Poultry do not have a protein requirement per se. Rather, they require each of the nutritionally essential amino acids in the correct levels and balance, as well as sufficient amino nitrogen (nitrogen arising from amino acids) to synthesize the nonessential amino acids. Traditionally, formulating diets to contain sufficient levels of the first 3 or 4 limiting essential amino acids, as well as a minimum level of dietary crude protein, was typically appropriate to meet the needs of poultry using typical ingredients. However, modern poultry have increased growth rates and body composition (meat-type birds) and egg production (egg-laying birds). Additionally, in many regions, there is a desire to reduce dietary crude protein levels to reduce excretion of nitrogen by the birds, and subsequently environmental nutrient pollution.
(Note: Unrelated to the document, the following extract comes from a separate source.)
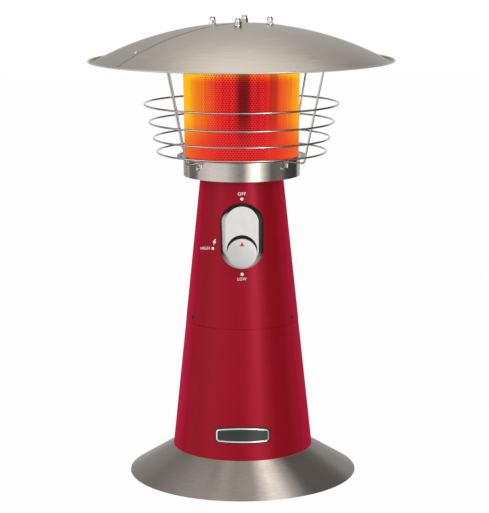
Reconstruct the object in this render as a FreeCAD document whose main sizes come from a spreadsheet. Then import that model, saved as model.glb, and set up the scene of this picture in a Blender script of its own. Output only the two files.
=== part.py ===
import FreeCAD, Part
import math
import os
from types import SimpleNamespace

import Sketcher
from FreeCAD import Placement, Rotation, Vector

# Portable propane heater, built as the real one comes apart on a bench.
# Millimetres, +Z up, the front faces -Y, and the origin is on the ground at the centre of the foot.
# An azimuth is an angle round the upright axis, from the front towards +X, in degrees.

os.makedirs("parts", exist_ok=True)

SIZES = {
    # Foot
    "base_radius": 147.5,
    "base_rim_gap": 0.8,
    "base_top_radius": 90.9,
    "base_top_height": 35.5,
    "base_sheet": 1.2,
    "base_hole_radius": 76.0,
    "foot_pad_radius": 9.0,
    "foot_pad_height": 3.0,
    "foot_pad_circle": 118.0,
    "foot_pad_count": 6,
    "foot_pad_plug_radius": 3.0,
    "plate_sheet": 3.0,
    "plate_edge_gap": 0.3,
    "drum_radius": 84.0,
    "drum_flange_width": 14.0,
    "cylinder_radius": 49.2,
    "cylinder_clearance": 1.8,
    "cylinder_ring_height": 13.0,
    "cylinder_ring_flange_radius": 66.0,
    "seat_height": 14.5,
    "seat_clearance": 0.3,
    "seat_side_clearance": 0.45,
    "base_screw_radius": 2.0,
    "base_screw_head_radius": 4.0,
    "base_screw_head_height": 1.8,
    "base_screw_length": 6.0,
    "drum_screw_circle": 90.5,
    "ring_screw_circle": 59.5,
    "base_screw_count": 4,
    "rivet_radius": 1.5,
    "rivet_head_radius": 2.6,
    "rivet_head_height": 1.1,
    "seat_rivet_circle": 79.5,
    "seat_rivet_count": 4,
    "hole_clearance": 0.1,
    "drill_length": 30.0,
    "housing_drill_start": 55.0,
    "collar_drill_start": 62.0,
    "cut_overlap": 1.0,
    # Housing
    "housing_foot_radius": 90.6,
    "housing_top_radius": 53.0,
    "housing_top_height": 391.2,
    "housing_sheet": 1.0,
    "seam_height": 203.0,
    "seam_step": 0.25,
    "seam_gap": 0.4,
    "neck_height": 16.0,
    "neck_gap": 0.1,
    "housing_flange_hole": 41.0,
    "housing_screw_rise": 7.7,
    "housing_screw_azimuth": 61.5,
    "housing_screw_radius": 1.9,
    "housing_screw_head_radius": 2.5,
    "housing_screw_head_height": 1.3,
    "housing_screw_length": 8.0,
    # Nameplate
    "nameplate_width": 70.0,
    "nameplate_height": 21.0,
    "nameplate_middle": 68.9,
    "nameplate_corner": 4.0,
    "nameplate_rim_width": 2.0,
    "nameplate_rim_depth": 2.2,
    "nameplate_insert_depth": 1.3,
    "nameplate_gap": 0.1,
    "nameplate_reach": 10.0,
    # Regulator
    "inlet_bore_radius": 12.05,
    "inlet_bore_depth": 12.0,
    "inlet_drop": 14.0,
    "inlet_wall": 4.95,
    "boss_wall": 2.0,
    "bracket_sheet": 1.5,
    "bracket_depth": 13.0,
    "bracket_rise": 14.0,
    "bracket_rim_gap": 0.15,
    "bracket_vent_radius": 7.0,
    "bracket_vent_circle": 56.0,
    "bracket_vent_count": 8,
    "regulator_radius": 28.0,
    "regulator_height": 12.0,
    "diaphragm_radius": 33.5,
    "diaphragm_sheet": 1.0,
    "regulator_rim_height": 3.0,
    "regulator_cap_height": 13.0,
    "regulator_cap_wall": 1.5,
    "regulator_spring_radius": 8.0,
    "regulator_spring_wire": 1.4,
    "regulator_spring_turns": 3,
    "gas_pipe_radius": 3.0,
    "gas_pipe_bend": 7.0,
    "gas_pipe_out": 44.0,
    "gas_pipe_straight_share": 0.5,
    "gas_pipe_slant_share": 0.78,
    "port_radius": 5.0,
    "port_length": 5.0,
    "outlet_rise": 6.0,
    # Valve
    "knob_drop": 87.2,
    "valve_back": 12.0,
    "valve_front": 44.0,
    "valve_width": 24.0,
    "valve_height": 26.0,
    "valve_port_out": 30.0,
    "bushing_radius": 8.0,
    "bushing_front": 57.0,
    "valve_nut_height": 4.5,
    "valve_nut_corner": 11.5,
    "valve_nut_bore": 8.05,
    "valve_plate_sheet": 1.5,
    "valve_plate_half_width": 37.0,
    "valve_plate_drop": 26.0,
    "valve_plate_rise": 32.0,
    "plug_radius": 6.0,
    "plug_clearance": 0.05,
    "plug_end_gap": 0.3,
    "plug_back": 16.0,
    "stem_radius": 3.0,
    "stem_flat": 2.2,
    "stem_clearance": 0.05,
    "stem_bushing_clearance": 0.3,
    "stem_back": 27.0,
    "stem_front": 84.0,
    "socket_back": 22.5,
    "bracket_post_radius": 3.5,
    "bracket_post_across": 17.0,
    "bracket_post_rise": 21.0,
    "bracket_screw_radius": 1.6,
    "bracket_screw_head_radius": 2.8,
    "bracket_screw_head_height": 1.6,
    "bracket_screw_length": 9.0,
    "jet_bend": 7.0,
    "jet_rise": 14.0,
    "jet_pipe_rise": 20.0,
    "jet_radius": 5.5,
    "jet_collar_rise": 26.0,
    "jet_collar_height": 3.0,
    "jet_tip_radius": 3.0,
    "jet_tip_height": 5.0,
    "jet_hole_radius": 0.5,
    # Knob
    "knob_radius": 19.0,
    "knob_back": 66.0,
    "knob_front": 92.0,
    "knob_crown": 0.9,
    "knob_edge": 1.2,
    "knob_wall": 1.6,
    "knob_face_wall": 2.6,
    "knob_hub_radius": 6.5,
    "pointer_width": 5.6,
    "pointer_height": 5.0,
    "pointer_low": 9.4,
    "pointer_depth": 1.1,
    "pointer_gap": 0.05,
    "return_spring_radius": 4.8,
    "return_spring_wire": 0.8,
    "return_spring_turns": 3,
    # Bezel
    "bezel_face_radius": 20.7,
    "bezel_face_out": 8.7,
    "bezel_face_span": 34.0,
    "bezel_draft": 23.5,
    "bezel_wall": 1.5,
    "bezel_depth": 17.5,
    "bezel_gap": 0.1,
    "bezel_hole_radius": 19.5,
    "bezel_edge": 0.7,
    "knob_window_radius": 21.0,
    "bezel_post_radius": 2.2,
    "bezel_post_across": 10.0,
    "bezel_post_rise": 41.0,
    "bezel_post_back": 50.0,
    # Collar
    "collar_height": 23.8,
    "collar_radius": 74.9,
    "collar_sheet": 1.0,
    "collar_vent_radius": 5.0,
    "collar_vent_circle": 64.0,
    "collar_vent_count": 12,
    "collar_flange_radius": 83.0,
    "collar_flange_sheet": 0.9,
    "collar_skirt_gap": 0.1,
    "collar_skirt_rise": 7.8,
    "collar_ledge_radius": 66.0,
    "collar_screw_rise": 14.0,
    "collar_screw_azimuth": -47.1,
    "collar_screw_count": 4,
    "collar_screw_radius": 1.5,
    "collar_screw_head_radius": 2.9,
    "collar_screw_head_height": 1.6,
    "collar_screw_length": 3.0,
    "pan_rivet_circle": 46.5,
    "pan_rivet_count": 4,
    # Burner
    "venturi_radius": 9.2,
    "venturi_wall": 1.2,
    "venturi_mouth_radius": 12.0,
    "venturi_mouth_rise": 42.0,
    "venturi_cone_rise": 50.0,
    "venturi_air_radius": 3.5,
    "venturi_air_rise": 36.0,
    "burner_neck_gap": 0.15,
    "burner_wall": 1.2,
    "burner_neck_drop": 7.0,
    "burner_flange_radius": 24.0,
    "burner_radius": 31.0,
    "burner_floor_rise": 8.8,
    "burner_rise": 19.8,
    "burner_screen_sheet": 0.8,
    "burner_screen_skirt": 5.0,
    "burner_screen_gap": 0.1,
    # Emitter
    "emitter_foot_radius": 71.8,
    "emitter_foot_rise": 24.8,
    "emitter_low_radius": 73.0,
    "emitter_low_rise": 32.8,
    "emitter_top_radius": 74.7,
    "emitter_rise": 156.8,
    "emitter_sheet": 0.8,
    "emitter_cap_sheet": 1.0,
    "emitter_cap_skirt": 5.0,
    "emitter_cap_gap": 0.15,
    # Guard
    "leg_wire": 2.5,
    "ring_wire": 2.4,
    "leg_azimuth": 48.7,
    "leg_count": 4,
    "leg_middle_radius": 120.6,
    "leg_middle_rise": 88.8,
    "leg_lean": 0.262,
    "leg_tail_length": 7.5,
    "leg_tail_bend": 3.0,
    "leg_foot_bend": 5.0,
    "leg_rise": 161.8,
    "weld_gap": 0.05,
    "ring_1_rise": 30.2,
    "ring_2_rise": 47.7,
    "ring_3_rise": 68.1,
    "ring_4_rise": 91.1,
    "top_ring_rise": 159.3,
    # Reflector
    "dome_radius": 392.5,
    "dome_leg_gap": 4.2,
    "dome_sheet": 1.0,
    "dome_edge_radius": 186.5,
    "gutter_step": 2.5,
    "gutter_drop": 0.2,
    "lip_step": 6.5,
    "lip_rise": 1.44,
    "seam_azimuth": -54.5,
    "tab_angle": 4.5,
    "tab_inner_radius": 14.0,
    "tab_edge_gap": 2.0,
    "seam_rivet_circle": 154.0,
    "seam_rivet_offset": 3.0,
    "seam_rivet_head_radius": 3.2,
    "seam_rivet_drill_reach": 5.0,
    "stud_radius": 2.5,
    "stud_circle": 36.5,
    "stud_azimuth": -6.5,
    "stud_count": 4,
    "stud_head_radius": 4.2,
    "stud_head_height": 3.0,
    "stud_thread": 4.8,
    "stud_clearance": 0.15,
    "spacer_radius": 4.5,
    "spacer_end_gap": 0.05,
    "washer_radius": 5.0,
    "washer_sheet": 1.0,
    "nut_across_flats": 8.0,
    "nut_hex_height": 4.0,
    "nut_height": 9.2,
    "nut_dome_radius": 3.75,
    "nut_bore_depth": 6.2,
    # Ignition and safety
    "electrode_azimuth": 70.0,
    "probe_circle": 36.8,
    "insulator_radius": 2.6,
    "insulator_drop": 5.2,
    "insulator_rise": 32.8,
    "insulator_shoulder_radius": 3.8,
    "insulator_shoulder_height": 3.0,
    "electrode_wire_radius": 0.9,
    "electrode_rise": 41.8,
    "electrode_reach": 11.0,
    "electrode_bend": 3.0,
    "probe_hole_clearance": 0.2,
    "thermocouple_radius": 1.9,
    "thermocouple_rise": 38.8,
    "lead_radius": 1.2,
    "lead_bend": 6.0,
    "lead_straight_share": 0.4,
    "lead_slant_share": 0.78,
    "thermocouple_slant_share": 0.7,
    "igniter_radius": 6.5,
    "igniter_back": 12.0,
    "igniter_across": 26.0,
    "igniter_drop": 9.0,
    "tilt_across": -48.0,
    "tilt_half_width": 8.0,
    "tilt_half_depth": 9.0,
    "tilt_wall": 1.5,
    "tilt_pivot_rise": 21.5,
    "tilt_cheek_rise": 25.0,
    "tilt_pin_radius": 1.0,
    "tilt_pin_clearance": 0.06,
    "tilt_hub_radius": 2.4,
    "tilt_hub_half_width": 1.5,
    "tilt_rod_radius": 0.9,
    "tilt_bob_radius": 3.2,
    "tilt_bob_half_width": 3.0,
    "tilt_arm": 12.0,
}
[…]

The optimal level of balanced protein intake for growing chicks is ~18%–23% of the diet; for growing poults and gallinaceous upland game birds, ~26%–30%; and for growing ducklings and goslings, ~20%–22%. If the protein and component amino acid content of the diet is below these levels, birds tend to grow more slowly. Even when a diet contains the recommended quantities of protein, optimal growth also requires sufficient quantities and proper balance of each of the essential amino acids plus sufficient amino nitrogen for synthesis of the nonessential amino acids.
Few specific signs are associated with a deficiency of the various individual amino acids, except for a peculiar, cup-shaped appearance of the feathers in chickens with arginine deficiency and loss of pigment in some of the wing feathers in bronze turkeys with lysine deficiency. A deficiency of any of the essential amino acids results in retarded growth in growing birds or reduced egg size or egg production in egg-laying birds. If a diet is deficient in crude protein or specific amino acids, the bird may initially consume more feed in an attempt to resolve the deficiency. However, after a few days, this transient increase in feed intake shifts to a situation of reduced feed intake. Consequently, there will be reduced feed efficiency, and the birds become fatter as a consequence of overconsuming energy relative to protein.
All commercial breeds of poultry have an amazing ability to consume energy to requirement regardless of dietary energy concentration, assuming they can physically eat enough feed. A deficiency of energy can therefore occur only if the diet is so low in energy concentration that the bird cannot physically compensate by increasing feed consumption to normalize energy intake. With a deficiency of energy, the bird will grow slowly or stop ovulating. With a dietary energy deficiency, amino acids will be deaminated and the carbon skeletons oxidized, and lipids will undergo beta-oxidation. The latter condition can lead to ketosis, which more commonly occurs in mammals, yet the classic signs are similar.